Senior week was crazy. And exhausting. And wonderful. And it caught up to me right after graduation. I sat in the car with my parents I barely kept my eyes open until we went to lunch. I think I was too tired to eat. I went to bed early and slept in the latest I ever have. I woke up and scrolled through pictures and facebook notes, people missing Beloit and each other already.
I don't feel that yet. Maybe in the fall, when we don't come back. Maybe on a lonely night in Seattle. But right now, it feels so right. This is exactly what was supposed to happen - we work and we play and we live for four years together and then we go and do something else.
For the first time in too long, I don't have a schedule. I don't have class or work or practice or a final or a meeting or a reception or a party. I have both nothing and everything to do.
It may be a bit silly, but I have a lyric from "Fifteen" by Taylor Swift running through my head, "Take a deep breath, girl, it's the morning of your very first day".
Today is my first full day of not being a college student, but a graduate. That's weird. I've been in school for 17 of my 21 years, and now I'm not.
I take that deep breath because I need to. I'm so overwhelmed that it's manifesting itself in being underwhelmed. I have a lot of big things I need to do, and I don't think baby steps are an option at this point. I think I'm trying to jump all in.
My son, do not lose sight of these—
keep sound wisdom and discretion,
22 and they will be life for your soul
and adornment for your neck.
23 Then you will walk on your way securely,
and your foot will not stumble.
24 If you lie down, you will not be afraid;
when you lie down, your sleep will be sweet.

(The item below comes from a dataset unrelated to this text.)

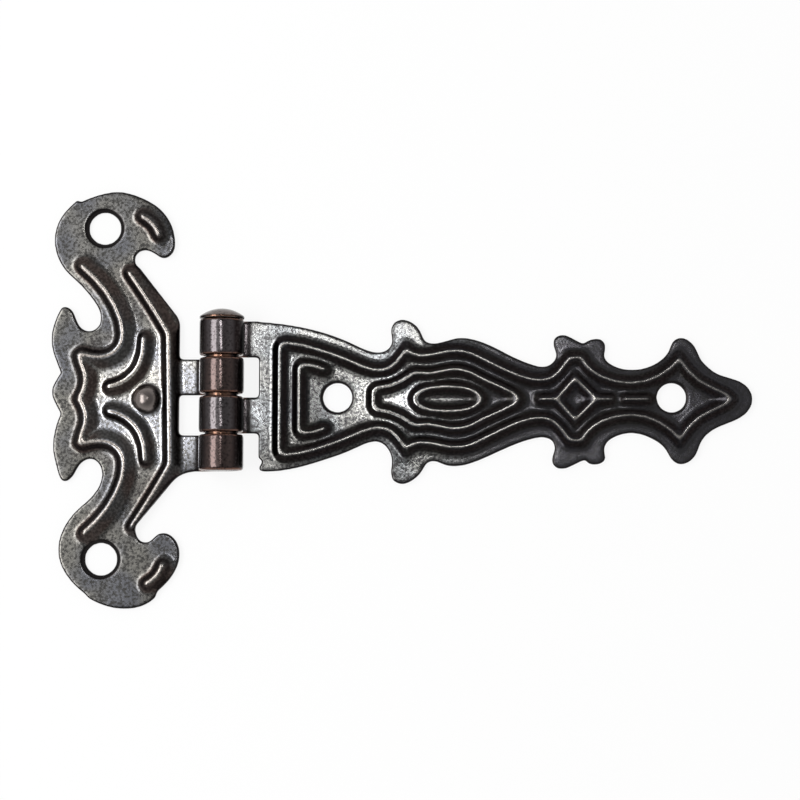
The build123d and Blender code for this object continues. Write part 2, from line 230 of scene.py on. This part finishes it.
def flank_colour(tree, surface, tints):
    """The sides of the ridges: dark patina, painted black as shade where they are steep."""
    steep_painted_shade = (0.009, 0.007, 0.007, 1)
    light_specks = grey(1.9)
    flank = colour_mix(tree, surface["patches"], tints[0], tints[1])
    # Painted shade: the steep sides are black, the gentle ones keep the flank tint.
    gentle = ramp_between(tree, surface["faces_up"], low=0.78, high=0.92)
    side = colour_mix(tree, gentle, steep_painted_shade, flank)
    mottle = ramp_between(tree, surface["speckle"], low=0.42, high=0.62)
    return colour_mix(tree, mottle, side, light_specks, "MULTIPLY")


def crested(tree, surface, colour, crest_highlight_colour):
    """The same colour with a light line along the crests: the metal rubbed there, and a painted highlight.
    """
    dull_crest = (0.2, 0.187, 0.175, 1)
    # Painted highlight: the level tops of the crests are coloured light, as rubbed metal and as the glint
    # along them.
    level_top = ramp_between(tree, surface["faces_up"], low=0.965, high=0.997)
    high_up = ramp_between(tree, surface["height"], low=CREST_Z - 0.00025, high=CREST_Z)
    crest = worked_out(tree, "MULTIPLY", level_top, high_up)
    rubbed_grain = ramp_between(tree, surface["speckle"], low=0.3, high=0.6)
    painted_crest_line = colour_mix(tree, rubbed_grain, dull_crest, crest_highlight_colour)
    return colour_mix(tree, crest, colour, painted_crest_line)


def rolled_barrel(tree, surface, rolled_colour, rim_colour):
    """The knuckles, rubbed lighter on top by handling and painted dark down their sides as shade, with
    copper showing at their ends.
    """
    painted_barrel_shade = (0.011, 0.008, 0.008, 1)
    barrel_speck = (0.03, 0.025, 0.025, 1)
    # Painted shade: the knuckles' sides are dark, their tops lighter.
    rubbed_top_shaded_sides = ramp_between(tree, surface["faces_up"], low=0.7, high=0.98)
    rolled = colour_mix(tree, rubbed_top_shaded_sides, painted_barrel_shade, rolled_colour)
    rim = ramp_between(tree, surface["faces_endways"], low=0.15, high=0.5)
    rolled = colour_mix(tree, rim, rolled, rim_colour)
    unspecked = ramp_between(tree, surface["speckle"], low=0.25, high=0.55)
    return colour_mix(tree, unspecked, barrel_speck, rolled)


def with_painted_edge_shade(tree, surface, colour):
    """The same colour with the cut edges and the seam beside the barrel painted black as shade, and the
    back plain.
    """
    painted_shade_black = (0.02, 0.018, 0.018, 1)
    back_dark = (0.09, 0.085, 0.085, 1)
    back_light = (0.17, 0.165, 0.165, 1)
    # Painted shade on the cut edges of the sheet.
    cut_edge = ramp_between(tree, surface["height"], low=SHEET - 0.000005, high=SHEET - 0.00005)
    colour = colour_mix(tree, cut_edge, colour, painted_shade_black)
    back = ramp_between(tree, surface["faces_up"], low=-0.6, high=-0.9)
    colour = colour_mix(tree, back, colour, colour_mix(tree, surface["speckle"], back_dark, back_light))
    # Painted shadow in the seam beside the barrel.
    seam = ramp_between(tree, surface["from_pin"], low=BARREL_R + 0.0012, high=BARREL_R + 0.0005)
    return colour_mix(tree, seam, colour, painted_shade_black)


def antiqued_steel(name, flat_tints, flank_tints, crest_highlight_colour, rolled_colour, rim_colour, painted_light_and_shade_spots):
    """Blackened steel, rubbed grey on its flats and bright on its crests, coppery on the barrel, with
    painted highlights and painted shade.
    """
    material = bpy.data.materials.new(name)
    material.use_nodes = True
    tree = material.node_tree
    shader = tree.nodes["Principled BSDF"]
    shader.inputs["Metallic"].default_value = 1.0
    surface = surface_of(tree)

    # Flats take the flat colour; the ridges' sides take the darker flank colour, which is patina and
    # painted shade.
    level = ramp_between(tree, surface["faces_up"], low=0.9, high=0.98)
    flat_share = worked_out(tree, "MULTIPLY", level, worn_in(tree, reach=0.0014))
    flank = flank_colour(tree, surface, flank_tints)
    flat = flat_colour(tree, surface, flat_tints, painted_light_and_shade_spots)
    colour = colour_mix(tree, flat_share, flank, flat)
    colour = crested(tree, surface, colour, crest_highlight_colour)
    # The boss is a lighter grey: rubbed metal and a painted highlight.
    rubbed_and_lit_boss_grey = (0.2, 0.175, 0.165, 1)
    from_boss = distance_from(tree, surface["place"], BOSS)
    boss = ramp_between(tree, from_boss, low=BOSS_R, high=BOSS_R - 0.0004)
    colour = colour_mix(tree, boss, colour, rubbed_and_lit_boss_grey)
    colour = with_painted_edge_shade(tree, surface, colour)
    barrel = ramp_between(tree, surface["from_pin"], low=BARREL_R + 0.0003, high=BARREL_R)
    rolled = rolled_barrel(tree, surface, rolled_colour, rim_colour)
    joined(tree, shader.inputs["Base Color"], colour_mix(tree, barrel, colour, rolled))

    rough = shared_out(tree, surface["speckle"], at_none=0.12, at_full=0.33)
    smoother = shared_out(tree, barrel, at_none=1.0, at_full=0.7)
    joined(tree, shader.inputs["Roughness"], worked_out(tree, "MULTIPLY", rough, smoother))
    waves = grain_of(tree, surface["place"], size=0.005, detail=1.0)
    wavy = bumped(tree, waves, depth=0.00015, strength=1.0)
    pitted = bumped(tree, surface["speckle"], depth=0.000025, strength=0.6)
    joined(tree, pitted.inputs["Normal"], wavy.outputs["Normal"])
    joined(tree, shader.inputs["Normal"], pitted.outputs["Normal"])
    return material


plate = softened("plate", "plate_leaf", "plate", LEAF_FACET, LEAF_ROUNDS, RELIEF_ROUNDS)
plate.data.materials.append(antiqued_steel(
    "antiqued plate steel",
    flat_tints=[(0.2, 0.194, 0.178, 1), (0.145, 0.148, 0.162, 1), (0.07, 0.068, 0.065, 1)],
    flank_tints=[(0.062, 0.048, 0.043, 1), (0.06, 0.059, 0.058, 1)],
    crest_highlight_colour=(0.4, 0.36, 0.33, 1),
    rolled_colour=(0.105, 0.078, 0.073, 1),
    rim_colour=(0.15, 0.08, 0.058, 1),
    # A painted pool of light on the flats round the boss.
    painted_light_and_shade_spots=[(ROUND_BOSS, 0.007, 0.0125, 4.6)],
))


# The strap leaf
# The long stamping that the lid or door hangs by. Its contour ribs are pressed like the plate's
# ridges, and its own two knuckles take turns with the plate's round the pin.
BESIDE_OVAL = (0.0435, -0.001, 0.001)
BESIDE_BARREL = (0.0245, 0.003, 0.001)
LEFT_OF_HOLE = (0.031, -0.001, 0.001)
LOWER_BORDER = (0.038, -0.0125, 0.001)

strap = softened("strap", "strap_leaf", "strap", LEAF_FACET, LEAF_ROUNDS, RELIEF_ROUNDS)
strap.data.materials.append(antiqued_steel(
    "antiqued strap steel",
    flat_tints=[(0.28, 0.277, 0.265, 1), (0.255, 0.265, 0.272, 1), (0.085, 0.083, 0.085, 1)],
    flank_tints=[(0.018, 0.017, 0.016, 1), (0.016, 0.015, 0.017, 1)],
    crest_highlight_colour=(0.34, 0.325, 0.31, 1),
    rolled_colour=(0.122, 0.11, 0.114, 1),
    rim_colour=(0.14, 0.078, 0.058, 1),
    # Painted pools of light beside the oval and the barrel, and painted shade left of the hole and on the
    # lower border.
    painted_light_and_shade_spots=[
        (BESIDE_OVAL, 0.003, 0.0065, 3.1),
        (BESIDE_BARREL, 0.006, 0.012, 1.5),
        (LEFT_OF_HOLE, 0.0025, 0.006, 0.4),
        (LOWER_BORDER, 0.004, 0.011, 0.6),
    ],
))


# The pin
# A steel rod with a low domed head, blackened with the leaves after it is driven in, so it has
# their colour on its head and bare copper plate where it shows between the knuckles. Its facets
# are finer than the leaves', to keep the corner under its head out of the strap's top knuckle.
PIN_FACET = 0.00012
PIN_ROUNDS = 4
HEAD_BROWN = (0.14, 0.12, 0.115, 1)

pin = softened("pin", "hinge_pin", "plate", PIN_FACET, PIN_ROUNDS, 0)
pin.data.materials.append(antiqued_steel(
    "antiqued pin steel",
    flat_tints=[HEAD_BROWN, HEAD_BROWN, (0.06, 0.055, 0.055, 1)],
    flank_tints=[HEAD_BROWN, HEAD_BROWN],
    crest_highlight_colour=(0.2, 0.18, 0.17, 1),
    rolled_colour=(0.2, 0.11, 0.075, 1),
    rim_colour=(0.15, 0.125, 0.115, 1),
    painted_light_and_shade_spots=[],
))


# The ground
# A sheet of white paper that the hinge lies on, large enough to fill every view. Seen straight or
# in the metal it mostly glows, so that it stays white, and the rest of it takes the hinge's shadow.
PAPER_HALF = 3.0
UNDER_HINGE = -0.00005
PAPER_WHITE = 0.95
PAPER_ROUGHNESS = 0.9
GLOW_SHARE = 0.87

floor_mesh = bpy.data.meshes.new("floor")
ground = bmesh.new()
bmesh.ops.create_grid(ground, x_segments=1, y_segments=1, size=PAPER_HALF)
bmesh.ops.translate(ground, vec=(0, 0, UNDER_HINGE), verts=ground.verts)
ground.to_mesh(floor_mesh)
ground.free()
floor = bpy.data.objects.new("floor", floor_mesh)
bpy.context.scene.collection.objects.link(floor)

paper = bpy.data.materials.new("paper")
paper.use_nodes = True
paper_tree = paper.node_tree
matt = paper_tree.nodes["Principled BSDF"]
matt.inputs["Base Color"].default_value = grey(PAPER_WHITE)
matt.inputs["Roughness"].default_value = PAPER_ROUGHNESS
glow = paper_tree.nodes.new("ShaderNodeEmission")
ray = paper_tree.nodes.new("ShaderNodeLightPath")
mirrored = worked_out(
    paper_tree, "MAXIMUM", ray.outputs["Is Glossy Ray"], ray.outputs["Is Transmission Ray"]
)
seen = worked_out(paper_tree, "MAXIMUM", ray.outputs["Is Camera Ray"], mirrored)
blend = paper_tree.nodes.new("ShaderNodeMixShader")
joined(paper_tree, blend.inputs["Fac"], worked_out(paper_tree, "MULTIPLY", seen, GLOW_SHARE))
joined(paper_tree, blend.inputs[1], matt.outputs["BSDF"])
joined(paper_tree, blend.inputs[2], glow.outputs["Emission"])
joined(paper_tree, paper_tree.nodes["Material Output"].inputs["Surface"], blend.outputs["Shader"])
floor.data.materials.append(paper)


# The light
# A dim room, lighter towards the horizon. A tall window to the left of the hinge and a small lamp
# almost overhead make the two bright strips down the barrel, and a pale wall shows between them.
ROOM_HORIZON = 1.0
ROOM_OVERHEAD = 0.26
ROOM_BETWEEN = [(0.45, 0.72), (0.8, 0.33)]
LIGHTS_AWAY = 0.5

world = bpy.data.worlds.new("room")
world.use_nodes = True
room = world.node_tree
way = room.nodes.new("ShaderNodeTexCoord")
up = room.nodes.new("ShaderNodeSeparateXYZ")
joined(room, up.inputs["Vector"], way.outputs["Generated"])
sky = room.nodes.new("ShaderNodeValToRGB")
stops = sky.color_ramp.elements
stops[0].color = grey(ROOM_HORIZON)
stops[1].color = grey(ROOM_OVERHEAD)
for height, level in ROOM_BETWEEN:
    stops.new(height).color = grey(level)
joined(room, sky.inputs["Fac"], up.outputs["Z"])
joined(room, room.nodes["Background"].inputs["Color"], sky.outputs["Color"])
bpy.context.scene.world = world


def softbox(name, lean, across, width, length, brightness):
    """A soft box that points at the barrel, leaning from straight above by an angle to the right."""
    light = bpy.data.lights.new(name, "AREA")
    light.shape = "RECTANGLE"
    light.size = width
    light.size_y = length
    light.energy = brightness * math.pi * width * length
    lamp = bpy.data.objects.new(name, light)
    turn = math.radians(lean)
    away = Vector((math.sin(turn), 0, math.cos(turn)))
    lamp.location = Vector((PIN_X, across, 0)) + away * LIGHTS_AWAY
    lamp.rotation_euler = (0, turn, 0)
    bpy.context.scene.collection.objects.link(lamp)


softbox("window", lean=-36, across=0.03, width=0.22, length=0.5, brightness=4.7)
softbox("wall", lean=-16, across=0.05, width=0.18, length=0.4, brightness=0.65)
softbox("lamp", lean=2, across=0.078, width=0.052, length=0.07, brightness=14.0)


# The camera
# Nearly straight above the middle of the hinge, turned a little towards the right and the bottom.
camera_data = bpy.data.cameras.new("camera")
camera_data.lens = 94.1
camera = bpy.data.objects.new("camera", camera_data)
camera.location = (0.0526, -0.0247, 0.3116)
leans = (4.35, 1.48, 0.13)
camera.rotation_euler = [math.radians(lean) for lean in leans]
bpy.context.scene.collection.objects.link(camera)
bpy.context.scene.camera = camera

25 Do not be afraid of sudden terror
or of the ruin of the wicked, when it comes,
26 for the Lord will be your confidence
and will keep your foot from being caught.
Proverbs 3:21-26
I just now opened some of the graduation cards I received, and my grandma had written about Proverbs 3, especially those verses. I especially like that promise, "you will walk on your way securely".
I take a deep breath and repeat, I will walk securely.